── Data lines
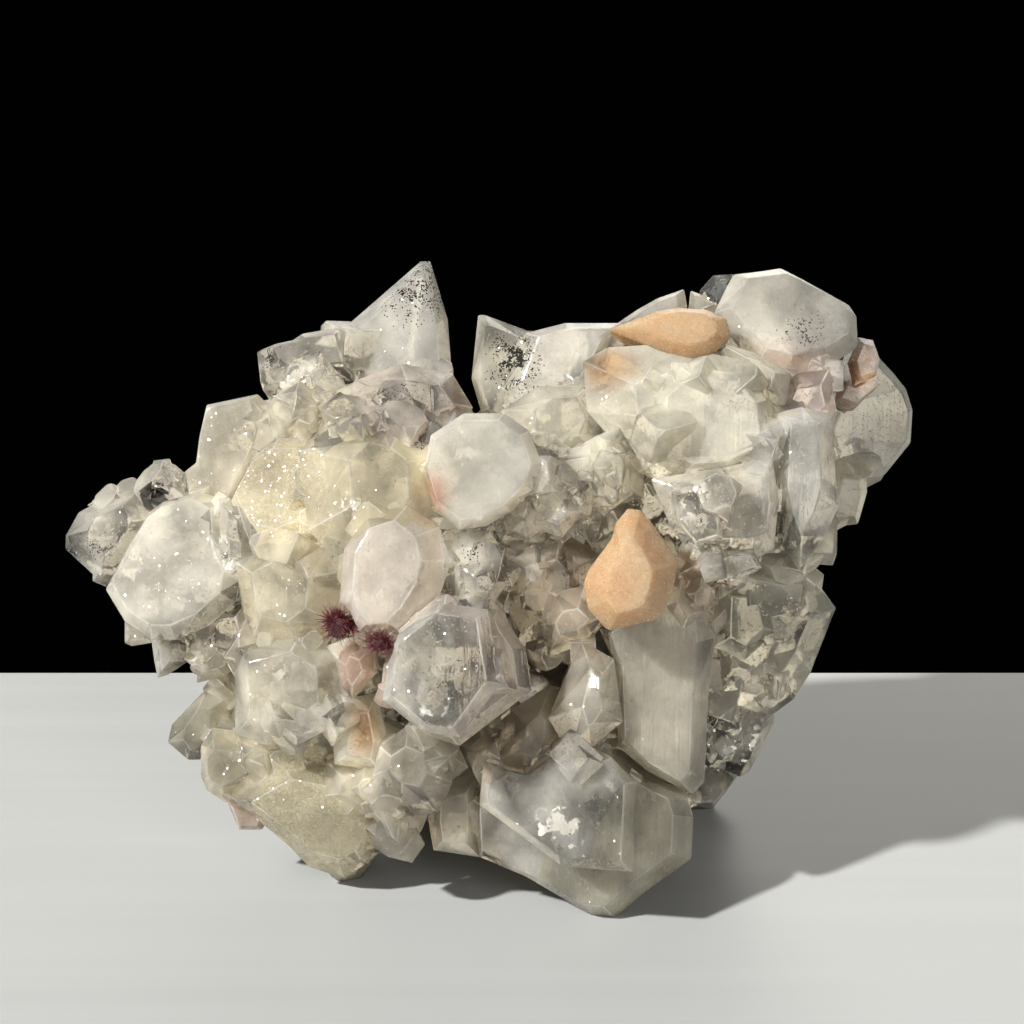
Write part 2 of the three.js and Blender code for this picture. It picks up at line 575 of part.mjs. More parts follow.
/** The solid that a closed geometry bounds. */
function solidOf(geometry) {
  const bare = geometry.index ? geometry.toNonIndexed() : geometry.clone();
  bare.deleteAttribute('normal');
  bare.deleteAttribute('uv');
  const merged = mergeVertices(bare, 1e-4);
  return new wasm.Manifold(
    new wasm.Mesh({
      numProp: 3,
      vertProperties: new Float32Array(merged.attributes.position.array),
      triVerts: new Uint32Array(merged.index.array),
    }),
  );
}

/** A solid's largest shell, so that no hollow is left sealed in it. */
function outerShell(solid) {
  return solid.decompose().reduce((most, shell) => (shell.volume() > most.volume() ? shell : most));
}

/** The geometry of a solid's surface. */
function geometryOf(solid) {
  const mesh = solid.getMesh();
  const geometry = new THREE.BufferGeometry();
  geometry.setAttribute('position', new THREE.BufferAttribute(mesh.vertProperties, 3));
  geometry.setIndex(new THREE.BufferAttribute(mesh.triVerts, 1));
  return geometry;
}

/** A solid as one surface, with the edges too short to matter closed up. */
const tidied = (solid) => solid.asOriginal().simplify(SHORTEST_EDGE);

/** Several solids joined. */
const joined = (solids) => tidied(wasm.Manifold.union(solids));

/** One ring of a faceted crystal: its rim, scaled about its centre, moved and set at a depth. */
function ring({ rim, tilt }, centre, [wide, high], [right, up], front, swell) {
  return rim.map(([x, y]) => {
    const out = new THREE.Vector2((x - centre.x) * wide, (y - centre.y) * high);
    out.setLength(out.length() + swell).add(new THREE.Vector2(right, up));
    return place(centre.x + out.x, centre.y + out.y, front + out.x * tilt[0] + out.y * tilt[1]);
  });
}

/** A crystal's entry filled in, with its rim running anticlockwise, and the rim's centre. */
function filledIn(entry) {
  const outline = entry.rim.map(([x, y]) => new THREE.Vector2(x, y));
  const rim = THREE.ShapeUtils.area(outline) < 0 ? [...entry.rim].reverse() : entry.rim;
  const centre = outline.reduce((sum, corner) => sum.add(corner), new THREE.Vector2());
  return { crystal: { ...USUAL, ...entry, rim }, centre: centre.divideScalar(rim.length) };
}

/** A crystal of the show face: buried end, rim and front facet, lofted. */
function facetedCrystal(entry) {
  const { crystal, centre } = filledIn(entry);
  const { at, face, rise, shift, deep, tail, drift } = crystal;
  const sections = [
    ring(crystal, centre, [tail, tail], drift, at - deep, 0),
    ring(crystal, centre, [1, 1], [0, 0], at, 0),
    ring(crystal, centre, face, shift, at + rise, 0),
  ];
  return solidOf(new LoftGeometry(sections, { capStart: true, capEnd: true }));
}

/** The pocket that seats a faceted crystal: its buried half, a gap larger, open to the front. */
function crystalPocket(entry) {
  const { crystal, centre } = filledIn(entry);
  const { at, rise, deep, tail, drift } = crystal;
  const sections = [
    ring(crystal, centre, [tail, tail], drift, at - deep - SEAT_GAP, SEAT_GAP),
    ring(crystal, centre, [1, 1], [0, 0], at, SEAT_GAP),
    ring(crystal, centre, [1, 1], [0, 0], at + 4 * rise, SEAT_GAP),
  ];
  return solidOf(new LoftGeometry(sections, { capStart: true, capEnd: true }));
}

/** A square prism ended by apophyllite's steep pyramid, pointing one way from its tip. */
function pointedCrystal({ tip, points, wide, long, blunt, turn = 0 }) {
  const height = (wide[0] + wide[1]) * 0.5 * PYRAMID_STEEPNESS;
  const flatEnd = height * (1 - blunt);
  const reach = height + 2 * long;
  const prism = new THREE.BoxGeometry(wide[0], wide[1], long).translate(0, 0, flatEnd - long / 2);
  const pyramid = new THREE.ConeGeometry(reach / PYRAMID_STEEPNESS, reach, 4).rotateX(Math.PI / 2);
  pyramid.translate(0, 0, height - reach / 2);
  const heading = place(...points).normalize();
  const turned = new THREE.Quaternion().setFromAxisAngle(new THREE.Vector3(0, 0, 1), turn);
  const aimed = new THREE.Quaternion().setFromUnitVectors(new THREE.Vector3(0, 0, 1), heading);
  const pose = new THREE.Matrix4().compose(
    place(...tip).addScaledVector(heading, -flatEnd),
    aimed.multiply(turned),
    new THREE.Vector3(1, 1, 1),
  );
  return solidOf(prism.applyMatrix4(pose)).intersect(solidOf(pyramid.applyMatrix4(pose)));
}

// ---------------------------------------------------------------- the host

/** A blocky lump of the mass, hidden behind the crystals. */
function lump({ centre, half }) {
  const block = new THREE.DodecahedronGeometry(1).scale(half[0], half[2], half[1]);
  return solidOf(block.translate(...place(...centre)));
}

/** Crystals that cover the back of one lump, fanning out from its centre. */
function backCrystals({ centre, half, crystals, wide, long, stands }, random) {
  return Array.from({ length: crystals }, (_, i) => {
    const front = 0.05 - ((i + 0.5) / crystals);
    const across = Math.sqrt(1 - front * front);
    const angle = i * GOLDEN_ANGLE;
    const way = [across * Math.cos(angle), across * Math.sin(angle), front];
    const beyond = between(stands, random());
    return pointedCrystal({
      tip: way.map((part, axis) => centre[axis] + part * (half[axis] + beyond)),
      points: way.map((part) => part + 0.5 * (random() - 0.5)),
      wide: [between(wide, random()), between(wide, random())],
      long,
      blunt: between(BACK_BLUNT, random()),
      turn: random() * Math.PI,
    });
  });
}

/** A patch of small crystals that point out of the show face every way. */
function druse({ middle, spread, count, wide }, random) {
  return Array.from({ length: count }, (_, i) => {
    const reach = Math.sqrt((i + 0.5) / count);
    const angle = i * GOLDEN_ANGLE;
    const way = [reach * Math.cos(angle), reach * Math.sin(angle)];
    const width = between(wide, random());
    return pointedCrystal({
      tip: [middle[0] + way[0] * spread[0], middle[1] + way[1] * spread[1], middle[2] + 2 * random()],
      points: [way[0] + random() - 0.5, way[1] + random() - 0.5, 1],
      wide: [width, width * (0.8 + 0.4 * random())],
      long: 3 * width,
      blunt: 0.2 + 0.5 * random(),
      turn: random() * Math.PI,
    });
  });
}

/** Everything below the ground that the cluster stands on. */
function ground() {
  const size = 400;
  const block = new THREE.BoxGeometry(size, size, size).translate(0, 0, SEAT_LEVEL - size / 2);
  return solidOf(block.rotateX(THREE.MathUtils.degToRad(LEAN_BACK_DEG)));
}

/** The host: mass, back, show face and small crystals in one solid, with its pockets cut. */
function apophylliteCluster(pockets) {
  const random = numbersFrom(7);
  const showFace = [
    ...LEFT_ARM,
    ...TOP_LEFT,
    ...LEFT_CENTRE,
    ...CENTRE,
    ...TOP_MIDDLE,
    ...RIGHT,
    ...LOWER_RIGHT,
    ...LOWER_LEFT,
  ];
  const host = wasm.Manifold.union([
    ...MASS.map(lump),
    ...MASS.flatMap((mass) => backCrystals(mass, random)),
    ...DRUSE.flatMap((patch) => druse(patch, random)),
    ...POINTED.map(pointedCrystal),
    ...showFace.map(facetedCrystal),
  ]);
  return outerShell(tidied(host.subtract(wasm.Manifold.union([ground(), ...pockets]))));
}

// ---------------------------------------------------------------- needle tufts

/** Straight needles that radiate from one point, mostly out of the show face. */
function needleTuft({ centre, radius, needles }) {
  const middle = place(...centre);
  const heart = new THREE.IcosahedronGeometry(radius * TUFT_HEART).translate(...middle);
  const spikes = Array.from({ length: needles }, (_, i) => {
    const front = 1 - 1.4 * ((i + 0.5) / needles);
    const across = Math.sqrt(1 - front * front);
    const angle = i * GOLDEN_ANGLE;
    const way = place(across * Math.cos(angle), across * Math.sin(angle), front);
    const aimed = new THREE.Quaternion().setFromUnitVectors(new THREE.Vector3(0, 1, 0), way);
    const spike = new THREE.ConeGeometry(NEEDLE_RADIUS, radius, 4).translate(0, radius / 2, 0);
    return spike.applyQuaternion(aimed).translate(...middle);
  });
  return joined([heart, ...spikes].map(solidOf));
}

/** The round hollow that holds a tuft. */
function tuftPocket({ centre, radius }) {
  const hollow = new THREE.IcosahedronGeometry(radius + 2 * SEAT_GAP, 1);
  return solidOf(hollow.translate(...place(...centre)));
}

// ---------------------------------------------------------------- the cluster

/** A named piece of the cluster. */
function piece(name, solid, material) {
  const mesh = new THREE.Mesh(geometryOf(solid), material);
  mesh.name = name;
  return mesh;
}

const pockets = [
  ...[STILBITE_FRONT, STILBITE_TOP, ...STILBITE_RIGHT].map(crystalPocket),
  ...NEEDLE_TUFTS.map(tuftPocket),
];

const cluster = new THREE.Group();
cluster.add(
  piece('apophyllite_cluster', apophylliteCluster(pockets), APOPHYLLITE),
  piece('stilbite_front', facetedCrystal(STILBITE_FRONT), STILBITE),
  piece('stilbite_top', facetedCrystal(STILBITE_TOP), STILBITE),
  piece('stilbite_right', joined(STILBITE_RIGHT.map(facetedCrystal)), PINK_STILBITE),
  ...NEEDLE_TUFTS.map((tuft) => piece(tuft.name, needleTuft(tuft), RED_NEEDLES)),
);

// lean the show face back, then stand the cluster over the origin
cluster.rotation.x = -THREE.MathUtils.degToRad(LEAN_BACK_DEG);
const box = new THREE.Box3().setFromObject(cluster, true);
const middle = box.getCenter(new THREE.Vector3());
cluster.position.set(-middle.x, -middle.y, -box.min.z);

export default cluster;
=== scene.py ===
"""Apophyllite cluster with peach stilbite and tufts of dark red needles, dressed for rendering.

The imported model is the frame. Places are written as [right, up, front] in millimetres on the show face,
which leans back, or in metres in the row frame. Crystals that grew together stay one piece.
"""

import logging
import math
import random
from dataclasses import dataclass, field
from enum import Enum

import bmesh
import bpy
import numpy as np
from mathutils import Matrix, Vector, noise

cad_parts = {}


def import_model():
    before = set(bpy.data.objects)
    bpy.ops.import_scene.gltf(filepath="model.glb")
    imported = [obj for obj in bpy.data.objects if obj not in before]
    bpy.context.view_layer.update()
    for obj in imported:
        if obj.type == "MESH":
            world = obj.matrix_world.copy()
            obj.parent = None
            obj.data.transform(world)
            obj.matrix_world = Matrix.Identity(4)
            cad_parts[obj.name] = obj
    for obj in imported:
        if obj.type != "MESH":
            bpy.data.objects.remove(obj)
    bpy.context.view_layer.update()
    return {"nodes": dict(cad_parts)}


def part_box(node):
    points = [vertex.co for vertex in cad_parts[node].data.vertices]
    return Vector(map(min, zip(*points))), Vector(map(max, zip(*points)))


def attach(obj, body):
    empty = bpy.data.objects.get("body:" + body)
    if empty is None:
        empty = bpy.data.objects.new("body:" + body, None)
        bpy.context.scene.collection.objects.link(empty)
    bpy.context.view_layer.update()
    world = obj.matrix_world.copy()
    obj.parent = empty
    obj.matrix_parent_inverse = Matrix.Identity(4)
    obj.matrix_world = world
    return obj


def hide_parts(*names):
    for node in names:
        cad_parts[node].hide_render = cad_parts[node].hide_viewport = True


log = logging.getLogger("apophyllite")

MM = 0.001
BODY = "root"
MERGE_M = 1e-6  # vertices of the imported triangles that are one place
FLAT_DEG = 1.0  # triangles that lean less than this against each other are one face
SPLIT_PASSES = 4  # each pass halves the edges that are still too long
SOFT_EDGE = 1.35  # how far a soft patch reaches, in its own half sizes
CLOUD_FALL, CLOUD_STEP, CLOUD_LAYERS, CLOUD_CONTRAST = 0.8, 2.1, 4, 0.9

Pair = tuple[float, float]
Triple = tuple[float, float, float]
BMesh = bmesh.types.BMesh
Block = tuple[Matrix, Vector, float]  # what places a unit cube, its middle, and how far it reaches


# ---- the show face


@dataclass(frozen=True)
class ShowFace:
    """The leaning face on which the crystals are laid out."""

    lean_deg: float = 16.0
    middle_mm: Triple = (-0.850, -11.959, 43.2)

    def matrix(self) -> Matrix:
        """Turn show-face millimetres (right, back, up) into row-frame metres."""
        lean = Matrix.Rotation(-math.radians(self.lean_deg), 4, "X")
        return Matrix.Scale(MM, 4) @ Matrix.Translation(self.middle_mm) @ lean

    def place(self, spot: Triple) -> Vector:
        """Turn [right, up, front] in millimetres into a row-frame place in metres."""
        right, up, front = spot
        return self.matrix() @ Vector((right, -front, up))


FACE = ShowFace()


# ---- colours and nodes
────
■ **Written problem**:
Transcribe, exactly and exclusively, the run of lines that opens with the line bearing "before = set(bpy.data.objects)" and closes with the line bearing "obj.parent = None".

■ **Full answer**:
    before = set(bpy.data.objects)
    bpy.ops.import_scene.gltf(filepath="model.glb")
    imported = [obj for obj in bpy.data.objects if obj not in before]
    bpy.context.view_layer.update()
    for obj in imported:
        if obj.type == "MESH":
            world = obj.matrix_world.copy()
            obj.parent = None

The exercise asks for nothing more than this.